Task input ▸
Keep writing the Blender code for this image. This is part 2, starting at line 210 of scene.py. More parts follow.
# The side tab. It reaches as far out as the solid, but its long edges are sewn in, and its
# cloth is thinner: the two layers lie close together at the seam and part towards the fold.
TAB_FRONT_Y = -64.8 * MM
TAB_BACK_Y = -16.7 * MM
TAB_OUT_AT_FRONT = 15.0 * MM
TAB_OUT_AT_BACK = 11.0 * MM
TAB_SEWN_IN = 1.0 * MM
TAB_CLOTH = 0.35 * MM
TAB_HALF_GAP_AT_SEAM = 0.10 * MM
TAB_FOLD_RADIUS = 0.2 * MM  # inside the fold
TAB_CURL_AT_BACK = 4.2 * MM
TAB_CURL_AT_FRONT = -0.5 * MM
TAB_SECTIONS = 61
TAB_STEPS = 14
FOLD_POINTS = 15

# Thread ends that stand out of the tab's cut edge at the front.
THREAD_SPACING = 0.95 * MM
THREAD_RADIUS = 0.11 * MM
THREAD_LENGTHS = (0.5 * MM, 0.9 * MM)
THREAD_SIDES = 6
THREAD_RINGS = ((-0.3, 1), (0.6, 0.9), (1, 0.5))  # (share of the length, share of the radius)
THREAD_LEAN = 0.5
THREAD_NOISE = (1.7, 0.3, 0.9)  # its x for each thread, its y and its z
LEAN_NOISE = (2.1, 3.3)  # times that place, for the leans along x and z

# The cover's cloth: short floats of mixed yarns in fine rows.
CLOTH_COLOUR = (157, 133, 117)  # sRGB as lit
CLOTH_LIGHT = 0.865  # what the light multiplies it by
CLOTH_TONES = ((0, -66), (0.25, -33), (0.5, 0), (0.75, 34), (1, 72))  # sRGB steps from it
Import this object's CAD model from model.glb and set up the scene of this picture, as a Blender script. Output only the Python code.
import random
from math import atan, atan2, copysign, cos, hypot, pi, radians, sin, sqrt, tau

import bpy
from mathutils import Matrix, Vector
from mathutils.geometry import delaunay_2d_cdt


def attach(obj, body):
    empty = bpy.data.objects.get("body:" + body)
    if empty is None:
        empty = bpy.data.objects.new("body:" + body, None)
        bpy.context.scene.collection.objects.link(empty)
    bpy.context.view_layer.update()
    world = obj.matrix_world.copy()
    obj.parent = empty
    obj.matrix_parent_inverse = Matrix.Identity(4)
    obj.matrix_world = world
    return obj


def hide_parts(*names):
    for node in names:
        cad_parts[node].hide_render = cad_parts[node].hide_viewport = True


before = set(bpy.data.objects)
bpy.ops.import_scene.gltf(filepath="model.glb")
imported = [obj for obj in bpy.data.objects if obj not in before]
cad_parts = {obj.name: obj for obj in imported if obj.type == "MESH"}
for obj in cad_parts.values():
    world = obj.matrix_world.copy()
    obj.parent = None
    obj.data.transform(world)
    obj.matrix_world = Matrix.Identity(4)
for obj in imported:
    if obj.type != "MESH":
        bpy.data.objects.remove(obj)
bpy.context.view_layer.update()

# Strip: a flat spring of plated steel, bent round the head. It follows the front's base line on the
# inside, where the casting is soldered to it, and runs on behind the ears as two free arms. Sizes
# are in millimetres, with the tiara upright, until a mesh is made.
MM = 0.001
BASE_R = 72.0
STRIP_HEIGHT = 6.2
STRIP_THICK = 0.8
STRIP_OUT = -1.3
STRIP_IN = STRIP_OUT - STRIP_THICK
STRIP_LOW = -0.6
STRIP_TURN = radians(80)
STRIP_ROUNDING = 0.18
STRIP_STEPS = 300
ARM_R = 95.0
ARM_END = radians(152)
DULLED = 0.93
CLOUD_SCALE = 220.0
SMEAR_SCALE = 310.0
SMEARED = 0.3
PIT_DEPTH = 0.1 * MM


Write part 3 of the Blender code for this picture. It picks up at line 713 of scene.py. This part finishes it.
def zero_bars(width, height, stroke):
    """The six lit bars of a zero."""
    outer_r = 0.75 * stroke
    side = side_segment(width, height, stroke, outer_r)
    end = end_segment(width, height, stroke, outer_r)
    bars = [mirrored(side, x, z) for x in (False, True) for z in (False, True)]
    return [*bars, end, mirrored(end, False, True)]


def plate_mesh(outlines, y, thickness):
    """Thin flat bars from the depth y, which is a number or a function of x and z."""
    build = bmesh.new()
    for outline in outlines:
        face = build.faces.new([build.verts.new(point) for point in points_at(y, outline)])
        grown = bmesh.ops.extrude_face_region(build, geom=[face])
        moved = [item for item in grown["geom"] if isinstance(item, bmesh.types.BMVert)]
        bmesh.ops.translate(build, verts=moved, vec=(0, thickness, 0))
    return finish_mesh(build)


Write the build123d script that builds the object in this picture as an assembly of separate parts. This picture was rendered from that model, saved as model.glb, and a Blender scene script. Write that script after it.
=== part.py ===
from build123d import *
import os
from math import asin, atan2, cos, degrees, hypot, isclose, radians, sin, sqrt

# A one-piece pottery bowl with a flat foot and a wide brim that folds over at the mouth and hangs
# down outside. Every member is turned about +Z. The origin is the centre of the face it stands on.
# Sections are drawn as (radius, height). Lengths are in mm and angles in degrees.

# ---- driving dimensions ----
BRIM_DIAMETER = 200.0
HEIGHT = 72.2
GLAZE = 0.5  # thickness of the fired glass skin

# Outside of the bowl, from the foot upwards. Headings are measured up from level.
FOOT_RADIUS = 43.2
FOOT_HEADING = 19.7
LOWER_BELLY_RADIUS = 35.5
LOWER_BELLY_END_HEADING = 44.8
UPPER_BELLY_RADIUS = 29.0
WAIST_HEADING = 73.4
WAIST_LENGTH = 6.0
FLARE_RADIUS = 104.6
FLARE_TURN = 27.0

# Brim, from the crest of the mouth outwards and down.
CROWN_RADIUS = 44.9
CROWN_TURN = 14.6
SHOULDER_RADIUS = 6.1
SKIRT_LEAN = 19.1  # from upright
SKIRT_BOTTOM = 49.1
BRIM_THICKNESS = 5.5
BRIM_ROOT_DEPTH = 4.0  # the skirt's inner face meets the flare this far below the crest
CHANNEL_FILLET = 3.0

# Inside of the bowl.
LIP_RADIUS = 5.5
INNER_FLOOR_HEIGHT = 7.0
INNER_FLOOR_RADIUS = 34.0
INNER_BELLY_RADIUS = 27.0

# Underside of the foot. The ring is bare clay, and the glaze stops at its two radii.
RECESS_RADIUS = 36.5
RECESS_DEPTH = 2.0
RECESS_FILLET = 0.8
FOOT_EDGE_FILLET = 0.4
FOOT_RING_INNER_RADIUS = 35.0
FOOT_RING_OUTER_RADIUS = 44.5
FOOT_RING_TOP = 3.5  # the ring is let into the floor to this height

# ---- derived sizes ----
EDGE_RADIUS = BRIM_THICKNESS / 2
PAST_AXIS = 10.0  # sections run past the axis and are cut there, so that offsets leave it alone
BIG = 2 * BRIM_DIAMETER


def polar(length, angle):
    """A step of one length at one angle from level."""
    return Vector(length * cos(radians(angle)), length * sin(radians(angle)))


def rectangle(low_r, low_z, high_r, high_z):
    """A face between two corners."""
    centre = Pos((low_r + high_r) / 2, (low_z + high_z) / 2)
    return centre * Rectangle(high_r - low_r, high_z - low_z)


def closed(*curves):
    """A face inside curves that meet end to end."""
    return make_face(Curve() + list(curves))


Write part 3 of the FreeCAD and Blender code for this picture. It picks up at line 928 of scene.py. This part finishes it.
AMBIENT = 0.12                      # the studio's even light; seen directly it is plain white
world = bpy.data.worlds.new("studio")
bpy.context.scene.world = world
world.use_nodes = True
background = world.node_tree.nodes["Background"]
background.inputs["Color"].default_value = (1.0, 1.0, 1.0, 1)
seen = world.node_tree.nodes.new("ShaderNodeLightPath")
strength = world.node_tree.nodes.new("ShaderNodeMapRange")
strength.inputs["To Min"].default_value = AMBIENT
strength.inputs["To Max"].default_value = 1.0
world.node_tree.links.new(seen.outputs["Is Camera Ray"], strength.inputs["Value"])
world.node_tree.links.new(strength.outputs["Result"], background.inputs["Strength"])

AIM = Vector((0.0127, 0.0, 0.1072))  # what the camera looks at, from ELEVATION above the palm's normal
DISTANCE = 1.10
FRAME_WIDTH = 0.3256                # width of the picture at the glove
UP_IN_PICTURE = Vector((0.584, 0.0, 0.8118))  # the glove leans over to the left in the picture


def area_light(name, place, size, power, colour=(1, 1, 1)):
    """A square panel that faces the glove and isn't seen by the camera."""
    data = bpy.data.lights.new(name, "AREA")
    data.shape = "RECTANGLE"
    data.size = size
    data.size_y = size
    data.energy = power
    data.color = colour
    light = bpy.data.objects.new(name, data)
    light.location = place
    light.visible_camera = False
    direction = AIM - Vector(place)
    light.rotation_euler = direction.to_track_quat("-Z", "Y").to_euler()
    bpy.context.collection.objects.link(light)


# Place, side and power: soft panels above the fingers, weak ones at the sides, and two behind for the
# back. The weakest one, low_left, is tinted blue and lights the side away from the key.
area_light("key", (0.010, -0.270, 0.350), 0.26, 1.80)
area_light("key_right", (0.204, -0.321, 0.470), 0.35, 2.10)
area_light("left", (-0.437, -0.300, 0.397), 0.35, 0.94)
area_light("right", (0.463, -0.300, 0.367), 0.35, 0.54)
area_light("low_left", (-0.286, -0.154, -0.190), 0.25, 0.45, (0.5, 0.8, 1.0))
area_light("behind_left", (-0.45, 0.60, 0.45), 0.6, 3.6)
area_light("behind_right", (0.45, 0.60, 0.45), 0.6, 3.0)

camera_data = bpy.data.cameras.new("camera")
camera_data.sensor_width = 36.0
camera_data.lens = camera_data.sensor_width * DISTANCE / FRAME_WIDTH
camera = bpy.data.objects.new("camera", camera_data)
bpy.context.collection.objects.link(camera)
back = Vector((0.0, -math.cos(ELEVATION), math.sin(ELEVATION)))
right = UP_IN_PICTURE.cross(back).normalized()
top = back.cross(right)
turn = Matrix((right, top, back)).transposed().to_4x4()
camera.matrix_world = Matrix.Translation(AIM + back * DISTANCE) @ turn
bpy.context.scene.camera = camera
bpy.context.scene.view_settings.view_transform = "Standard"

Requirements ▸
Beginning with the line containing "obj.matrix_world = world" and ending with the line containing "return [*bars, end, mirrored(end, False, True)]", extract those lines exactly from the listing above, and only those.

Final answer ▸
    obj.matrix_world = world
    return obj


def hide_parts(*names):
    for node in names:
        cad_parts[node].hide_render = cad_parts[node].hide_viewport = True


before = set(bpy.data.objects)
bpy.ops.import_scene.gltf(filepath="model.glb")
imported = [obj for obj in bpy.data.objects if obj not in before]
cad_parts = {obj.name: obj for obj in imported if obj.type == "MESH"}
for obj in cad_parts.values():
    world = obj.matrix_world.copy()
    obj.parent = None
    obj.data.transform(world)
    obj.matrix_world = Matrix.Identity(4)
for obj in imported:
    if obj.type != "MESH":
        bpy.data.objects.remove(obj)
bpy.context.view_layer.update()

# Strip: a flat spring of plated steel, bent round the head. It follows the front's base line on the
# inside, where the casting is soldered to it, and runs on behind the ears as two free arms. Sizes
# are in millimetres, with the tiara upright, until a mesh is made.
MM = 0.001
BASE_R = 72.0
STRIP_HEIGHT = 6.2
STRIP_THICK = 0.8
STRIP_OUT = -1.3
STRIP_IN = STRIP_OUT - STRIP_THICK
STRIP_LOW = -0.6
STRIP_TURN = radians(80)
STRIP_ROUNDING = 0.18
STRIP_STEPS = 300
ARM_R = 95.0
ARM_END = radians(152)
DULLED = 0.93
CLOUD_SCALE = 220.0
SMEAR_SCALE = 310.0
SMEARED = 0.3
PIT_DEPTH = 0.1 * MM


Write part 3 of the Blender code for this picture. It picks up at line 713 of scene.py. This part finishes it.
def zero_bars(width, height, stroke):
    """The six lit bars of a zero."""
    outer_r = 0.75 * stroke
    side = side_segment(width, height, stroke, outer_r)
    end = end_segment(width, height, stroke, outer_r)
    bars = [mirrored(side, x, z) for x in (False, True) for z in (False, True)]
    return [*bars, end, mirrored(end, False, True)]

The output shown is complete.